今、ジェームズ・スーズマン著『本当の豊かさはブッシュマンが知っている』(NHK出版2019)を読んでいる。
人類学の本であるから、ドキュメント部分が冗長な気がしたが、それは読み物としてみれば、当然である。内容について詳しくは記さないけれど、題名が示唆するように、労働を含む現在の我々の生き方を照らしてくれる。何が豊かということなのだろうか?
消費すること、自由に買い物することが豊かさであるというのが、どうも現代では信憑されていると思う。そもそも現代の土台になってしまっているから、疑問も持たない、ということだろうか。
ちなみにブッシュマンの労働時間は週15時間だそうだ。僕たち現代人は何時間だろうか。とりあえず8時間
✖︎週5日とすれば、40時間。ブッシュマンより随分労働時間が長い。ブッシュマンが余った時間、何をしていたのかも想像できなくなっているのではないだろうか。真の余暇を過ごしていただけだろう。
そういえば、江戸時代の町民の生活を振り返る本を読んでいたら、1日4〜5時間働いて、あとはのんびりしていたらしい。産業革命以降、産業革命は労働時間を長くして、工業生産物を大量生産して、安い商品を作っただけであった。
その意味で経済構造の近代化は人間の生き方を労働に仕向けただけであった。1950年代にはガルブレイスが「豊かな社会」と言ったが、「豊か」とは「モノが溢れている」という意味でしかなかった。真の豊かさを問い忘れてきたのだ。スミスもマルクスも「豊かさ」の哲学はあったのだろうか。
哲学者のラッセルもまた、近代が労働時間を長くさせ、人間の真の自由を忘却させることを指摘していた。だから皮肉としてなのだろうか、そこに真意が組み込まれていつのだろうが、「怠ける」「暇」の意味を探求していた。
なんだか消費する時、買い物することになるのだろうが、ひっくり返って労働しているような気がする。へとへとになる。

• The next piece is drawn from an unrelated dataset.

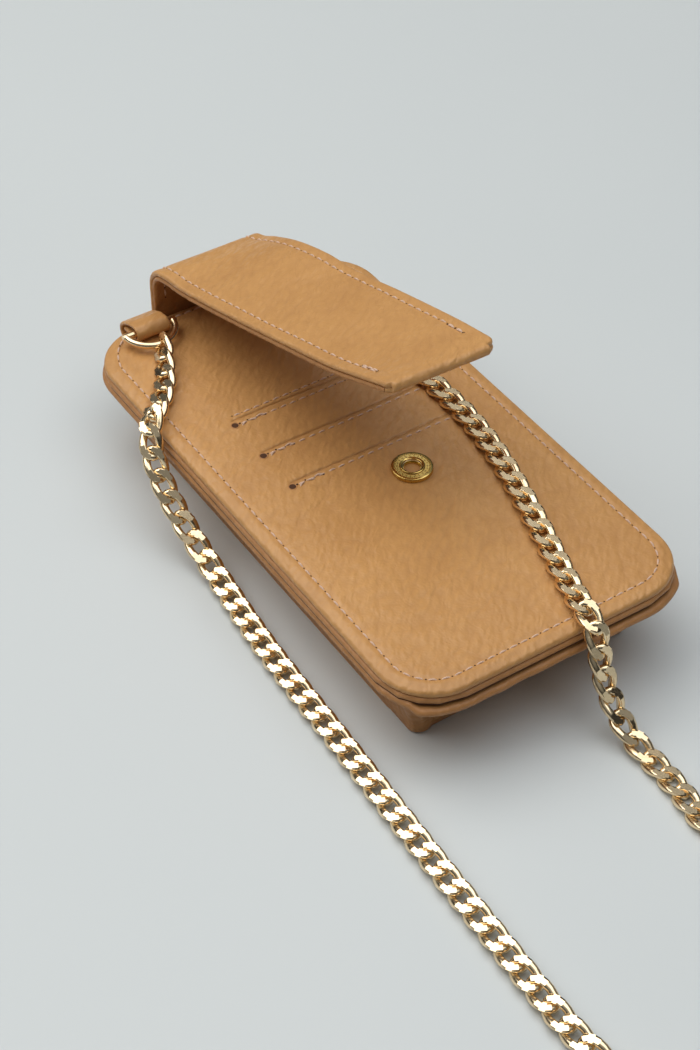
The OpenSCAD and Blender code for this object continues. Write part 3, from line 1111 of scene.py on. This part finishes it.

余暇だって、メディアが提供する物事、事物、現象を追っかけるだけであるから、観光なんて、労働のような気がしてくる。観光もまた消費である。
もう十分「持っている」のに、「まだ欲しい」という回路は、労働させるための仕掛けにすぎない。
そして、そういう時代を生きている、そういうことを自覚してしまう。